How about this: While nature may be "ours" to do with as we please, "we" are a gigantic bunch of people (including future people who will have interests in what we do now), and without a unanimous vote, messing with nature is going to be stealing it from somebody who was entitled to its being left alone.

Comment author: David_J_Balan 25 October 2009 07:15:45PM 3 points [-]

Anything we do to just about anything has implications for other people (present and future). And hopefully we have a decent moral framework for dealing with that (and if we don't that's a whole 'nother problem). But I don't see how it applies to nature in particular, and the point of the post was to identify reasons (if any) for a privileged place for nature.

Comment author: Alicorn 25 October 2009 07:31:29PM *  0 points [-]

Most forms of property - I'm willing to consider nature property - have an apparent owner, and while behaving in certain ways with one's property has effects on others, among those effects isn't typically that one is stealing that property from those others.

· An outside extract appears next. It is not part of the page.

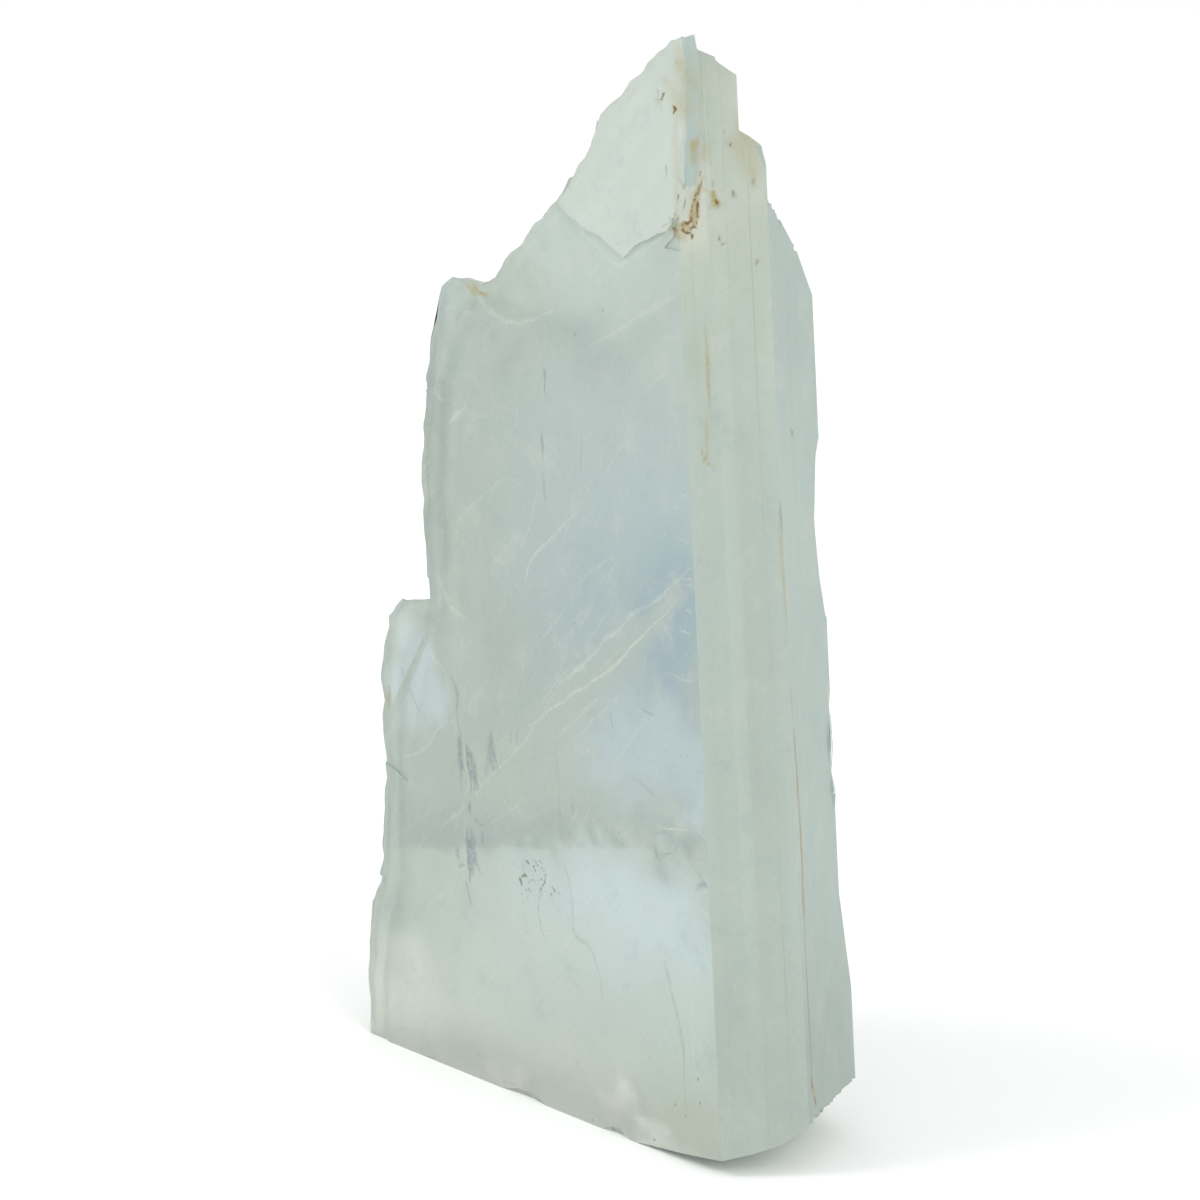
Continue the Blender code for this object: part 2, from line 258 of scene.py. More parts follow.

In the case of nature, the ownership seems to me to be collective and across time, such that doing anything to it will typically need to be justified to everyone in order to not suffer ethical pitfalls.

Comment author: David_J_Balan 25 October 2009 07:34:50PM 0 points [-]

I agree that special moral issues arise when you are talking about valuable items to which property rights can't be assigned for one reason or another, and that nature is an important example of that.